• What to do
Up to and including the line that contains "lens: float = 132.0", write out each line of the material from its first line, exactly.

-.-.-

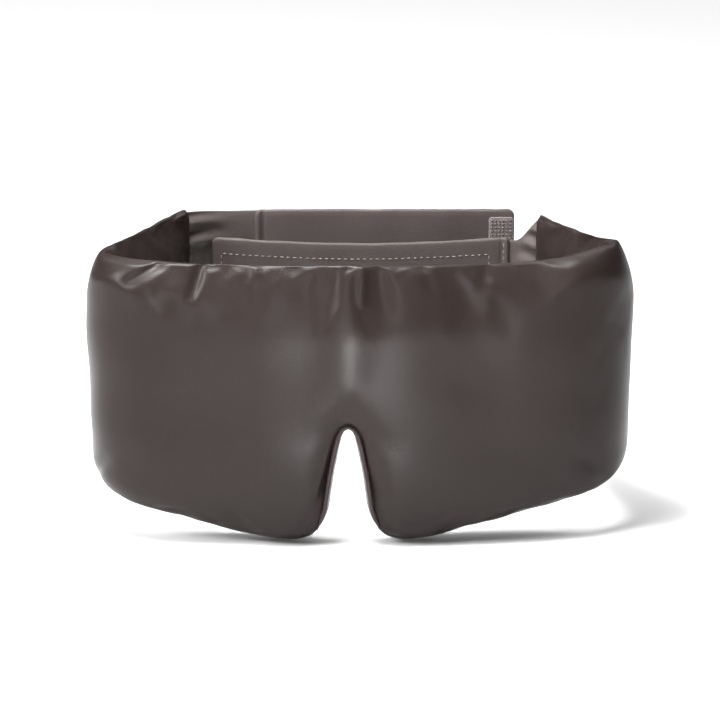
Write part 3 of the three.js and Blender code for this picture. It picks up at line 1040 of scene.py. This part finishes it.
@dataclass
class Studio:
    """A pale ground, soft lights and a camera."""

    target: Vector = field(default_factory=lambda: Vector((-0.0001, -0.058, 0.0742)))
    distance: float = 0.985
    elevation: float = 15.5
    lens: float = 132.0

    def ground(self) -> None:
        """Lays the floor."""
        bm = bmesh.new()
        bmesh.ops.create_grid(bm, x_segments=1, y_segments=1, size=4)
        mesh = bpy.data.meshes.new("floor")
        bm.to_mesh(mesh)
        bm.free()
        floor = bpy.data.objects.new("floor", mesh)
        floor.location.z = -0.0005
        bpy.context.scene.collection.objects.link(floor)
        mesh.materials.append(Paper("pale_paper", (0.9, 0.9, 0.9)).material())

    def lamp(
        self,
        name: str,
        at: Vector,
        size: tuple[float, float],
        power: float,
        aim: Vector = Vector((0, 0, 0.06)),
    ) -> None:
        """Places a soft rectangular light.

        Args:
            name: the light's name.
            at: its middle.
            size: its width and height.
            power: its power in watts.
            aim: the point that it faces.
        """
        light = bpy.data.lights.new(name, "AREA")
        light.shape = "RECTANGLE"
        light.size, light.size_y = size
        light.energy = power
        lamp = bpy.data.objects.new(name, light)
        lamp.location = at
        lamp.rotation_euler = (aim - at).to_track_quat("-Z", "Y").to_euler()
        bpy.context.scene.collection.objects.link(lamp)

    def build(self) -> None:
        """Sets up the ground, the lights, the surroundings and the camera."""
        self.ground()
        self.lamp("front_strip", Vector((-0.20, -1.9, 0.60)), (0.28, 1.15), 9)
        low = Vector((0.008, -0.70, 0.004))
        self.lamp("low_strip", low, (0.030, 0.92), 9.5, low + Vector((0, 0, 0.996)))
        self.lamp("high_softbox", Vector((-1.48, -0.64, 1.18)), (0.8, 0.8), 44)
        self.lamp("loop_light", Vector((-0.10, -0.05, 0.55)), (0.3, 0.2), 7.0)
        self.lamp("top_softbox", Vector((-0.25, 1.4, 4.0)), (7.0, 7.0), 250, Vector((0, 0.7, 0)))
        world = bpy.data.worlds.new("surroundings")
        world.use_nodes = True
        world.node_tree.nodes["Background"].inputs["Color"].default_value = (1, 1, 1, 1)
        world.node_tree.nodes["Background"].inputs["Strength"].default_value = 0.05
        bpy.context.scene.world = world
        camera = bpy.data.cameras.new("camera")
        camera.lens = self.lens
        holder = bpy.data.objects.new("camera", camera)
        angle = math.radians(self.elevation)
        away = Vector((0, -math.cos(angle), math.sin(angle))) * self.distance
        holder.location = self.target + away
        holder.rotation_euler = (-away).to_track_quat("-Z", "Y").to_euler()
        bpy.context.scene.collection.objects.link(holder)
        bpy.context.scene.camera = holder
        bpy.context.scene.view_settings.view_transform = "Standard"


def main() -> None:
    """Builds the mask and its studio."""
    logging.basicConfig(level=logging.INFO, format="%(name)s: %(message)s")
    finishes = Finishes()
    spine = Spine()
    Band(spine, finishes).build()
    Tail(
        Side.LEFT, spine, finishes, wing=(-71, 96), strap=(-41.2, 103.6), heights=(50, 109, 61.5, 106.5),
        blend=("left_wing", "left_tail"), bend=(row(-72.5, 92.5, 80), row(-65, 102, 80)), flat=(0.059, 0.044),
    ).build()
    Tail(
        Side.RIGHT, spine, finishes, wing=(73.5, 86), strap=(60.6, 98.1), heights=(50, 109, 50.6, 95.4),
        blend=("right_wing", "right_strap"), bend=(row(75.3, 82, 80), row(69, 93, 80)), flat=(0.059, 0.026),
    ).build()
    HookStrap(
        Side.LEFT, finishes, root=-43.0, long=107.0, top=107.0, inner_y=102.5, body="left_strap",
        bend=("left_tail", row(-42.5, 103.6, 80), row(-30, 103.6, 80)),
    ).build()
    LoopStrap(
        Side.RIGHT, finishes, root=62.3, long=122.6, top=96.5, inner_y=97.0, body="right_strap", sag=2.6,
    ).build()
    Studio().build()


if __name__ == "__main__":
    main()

-.-.-

• Result for this task
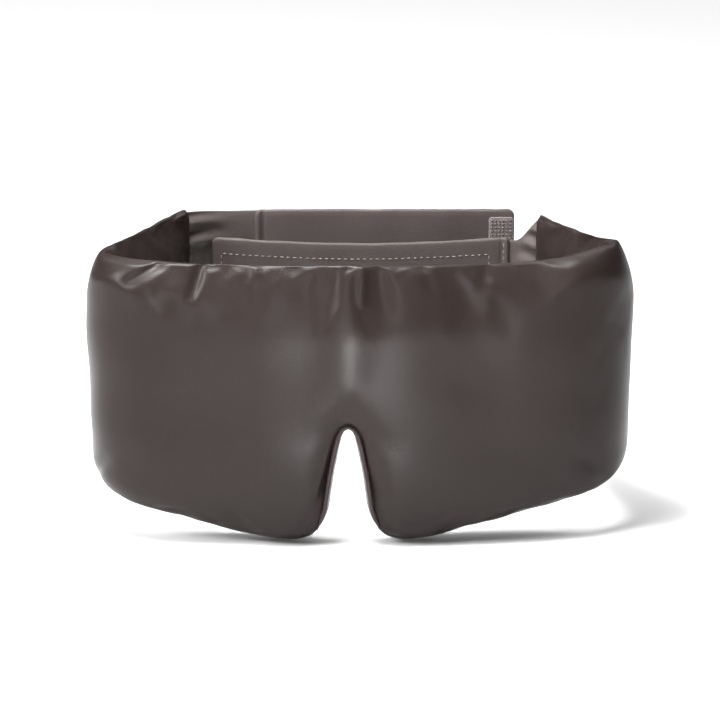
Write part 3 of the three.js and Blender code for this picture. It picks up at line 1040 of scene.py. This part finishes it.
@dataclass
class Studio:
    """A pale ground, soft lights and a camera."""

    target: Vector = field(default_factory=lambda: Vector((-0.0001, -0.058, 0.0742)))
    distance: float = 0.985
    elevation: float = 15.5
    lens: float = 132.0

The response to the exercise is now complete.